Suffice it to say, we haven't been friends since. My problem is this: Even though it happened years ago, the idea that I reacted to her physically still gives me the uneasy sense that I lost control. I'm not a physically aggressive person, though I am large. I regard my reaction as a weakness and in moments of stillness still reflect sadly on the fracture that resulted and the subsequent loss of family that endures to this day as a legacy of that exchange. Any ideas on how to understand what happened, make a clean break and put it behind me?
Hawaii
Dear Hawaii,
I can see how it would be difficult to explain why you put your 76-year-old mother in a headlock and broke her wrist. But who among us is equipped to deal with the threats and taunts of a delusional schizophrenic who's stabbing at us with a pen? You were in a situation that you were not trained or prepared for, and things went badly. You should not have been in that situation in the first place. Your mother apparently required a level of care that she was not getting. Still, you did lose control, and you bear responsibility.
No matter what the details, this would be hard to get over.

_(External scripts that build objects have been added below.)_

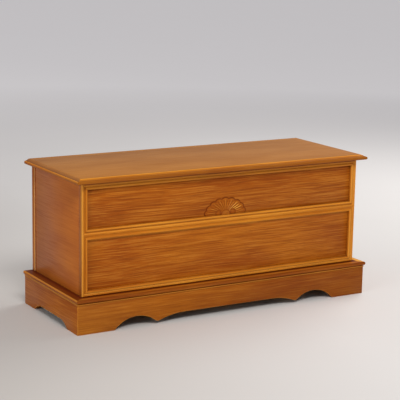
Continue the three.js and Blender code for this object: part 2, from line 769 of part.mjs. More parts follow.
// Screwed under the lid: a flange, a web beside the arm and the headed pivot through it
function stayLidBracket(name, side) {
  const [y, z] = pivotPlace;
  const top = lidGap / 2;
  const webOuter = armInner - slideGap;
  const webInner = webOuter - bracketThickness;
  const headInner = armOuter + slideGap;
  const flangeEnd = webOuter - bracketFlangeWidth;
  const between = (a, b) => (side > 0 ? [a, b] : [-b, -a]);
  const [flange0, flange1] = between(flangeEnd, webOuter);
  const [web0, web1] = between(webInner, webOuter);
  const half = bracketLength / 2;
  const flange = board([flange0, y - half, top - bracketThickness], [flange1, y + half, top]);
  const web = board([web0, y - bracketTipRadius, z], [web1, y + bracketTipRadius, top]);
  const tip = roundBar(bracketTipRadius, web0, web1, y, z);
  const pivot = roundBar(studRadius, side * webInner, side * (headInner + pivotHeadThickness), y, z);
  const head = roundBar(pivotHeadRadius, side * headInner, side * (headInner + pivotHeadThickness), y, z);
  return part(name, joined(flange, web, tip, pivot, head), brass());
}

function stays() {
  const group = new THREE.Group();
  for (const [word, side] of [["left", -1], ["right", 1]]) {
    group.add(stayArm(`stay_arm_${word}`, side));
    group.add(stayCaseBracket(`stay_case_bracket_${word}`, side));
    group.add(stayLidBracket(`stay_lid_bracket_${word}`, side));
  }
  group.position.set(0, hingeAxisDepth, hingeAxisHeight);
  return group;
}

const chest = new THREE.Group();
chest.name = "blanket_chest";
chest.add(plinth());
chest.add(cap());
chest.add(front());
chest.add(sidePanel("side_panel_left", -1));
chest.add(sidePanel("side_panel_right", 1));
chest.add(backFrame());
chest.add(backPanel());
chest.add(floorPanel());
chest.add(lid());
const hingeSpacing = (caseWidth - hingeInset - hingeInset) / (hingeCount - 1);
for (let i = 0; i < hingeCount; i += 1) {
  chest.add(hinge(i + 1, hingeInset - halfCase + i * hingeSpacing));
}
chest.add(stays());
chest.position.y = (frontReach - backReach) / 2;

export default chest;
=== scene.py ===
"""Blanket chest: honey-stained woodwork, brass fittings and a studio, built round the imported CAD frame.

Everything is in metres and in the frame's own place: +X along the chest, +Y to the back, +Z up.
"""

import json
import math
from contextlib import contextmanager
from typing import NamedTuple

import bmesh
import bpy
from bpy.props import FloatProperty, FloatVectorProperty, IntProperty, PointerProperty
from mathutils import Matrix, Vector


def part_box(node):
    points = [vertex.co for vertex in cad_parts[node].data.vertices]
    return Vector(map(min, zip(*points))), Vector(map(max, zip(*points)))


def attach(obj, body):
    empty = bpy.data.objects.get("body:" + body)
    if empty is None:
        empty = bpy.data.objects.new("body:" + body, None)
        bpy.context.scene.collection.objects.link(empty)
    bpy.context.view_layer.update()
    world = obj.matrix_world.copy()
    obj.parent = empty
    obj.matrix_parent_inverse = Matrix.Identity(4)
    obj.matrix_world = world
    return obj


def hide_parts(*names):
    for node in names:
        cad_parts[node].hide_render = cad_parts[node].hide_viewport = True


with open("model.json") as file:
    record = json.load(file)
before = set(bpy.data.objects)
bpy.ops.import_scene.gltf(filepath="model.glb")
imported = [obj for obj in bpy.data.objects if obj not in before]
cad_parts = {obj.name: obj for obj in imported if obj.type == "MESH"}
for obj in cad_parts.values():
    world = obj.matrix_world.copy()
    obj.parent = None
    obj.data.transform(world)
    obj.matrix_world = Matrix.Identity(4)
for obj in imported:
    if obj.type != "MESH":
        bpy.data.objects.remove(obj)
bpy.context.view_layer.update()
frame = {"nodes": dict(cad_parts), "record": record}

bl_info = {
    "name": "Blanket chest",
    "version": (1, 0, 0),
    "blender": (4, 5, 0),
    "location": "View3D > Sidebar > Chest",
    "description": "Dresses the CAD frame of a wooden blanket chest, piece by piece",
    "category": "Object",
}

RIGHT = Vector((1, 0, 0))
LEFT = Vector((-1, 0, 0))
BACKWARD = Vector((0, 1, 0))
FORWARD = Vector((0, -1, 0))
UP = Vector((0, 0, 1))
DOWN = Vector((0, 0, -1))

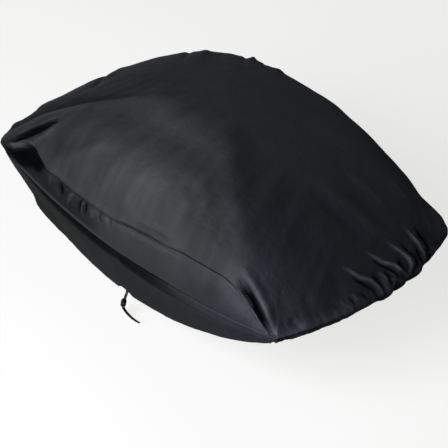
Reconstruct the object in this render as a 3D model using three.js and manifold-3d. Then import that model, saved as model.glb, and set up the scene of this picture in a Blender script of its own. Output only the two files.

And to take the brunt of family criticism and be ostracized and condemned must be very painful too. You may have troubling realizations associated with the event -- that your actions were perhaps not entirely defensive, that you were enraged and in some way did mean to hurt her. However, this does not mean that you are an evil person. I think there are many of us who have lashed out in moments of family anger and done or said things we wish we could take back. Sometimes nothing comes of it. But fate plays a part, too. Fate can be cruel. Think of someone who gets in a bar fight in which someone dies, or someone who speeds in a moment of anger and causes an accident. So you have a burden of memory and consequence that you have to live with.
Can you make a clean break with this? I don't know that you can. But you can work to know this event fully and honestly, live with it knowing you are hiding nothing from yourself, while also acknowledging the extent to which it was a cruel accident. And you can do what you can to pay back or make amends for the harm that came from the event, by ensuring that your mother is well cared for now.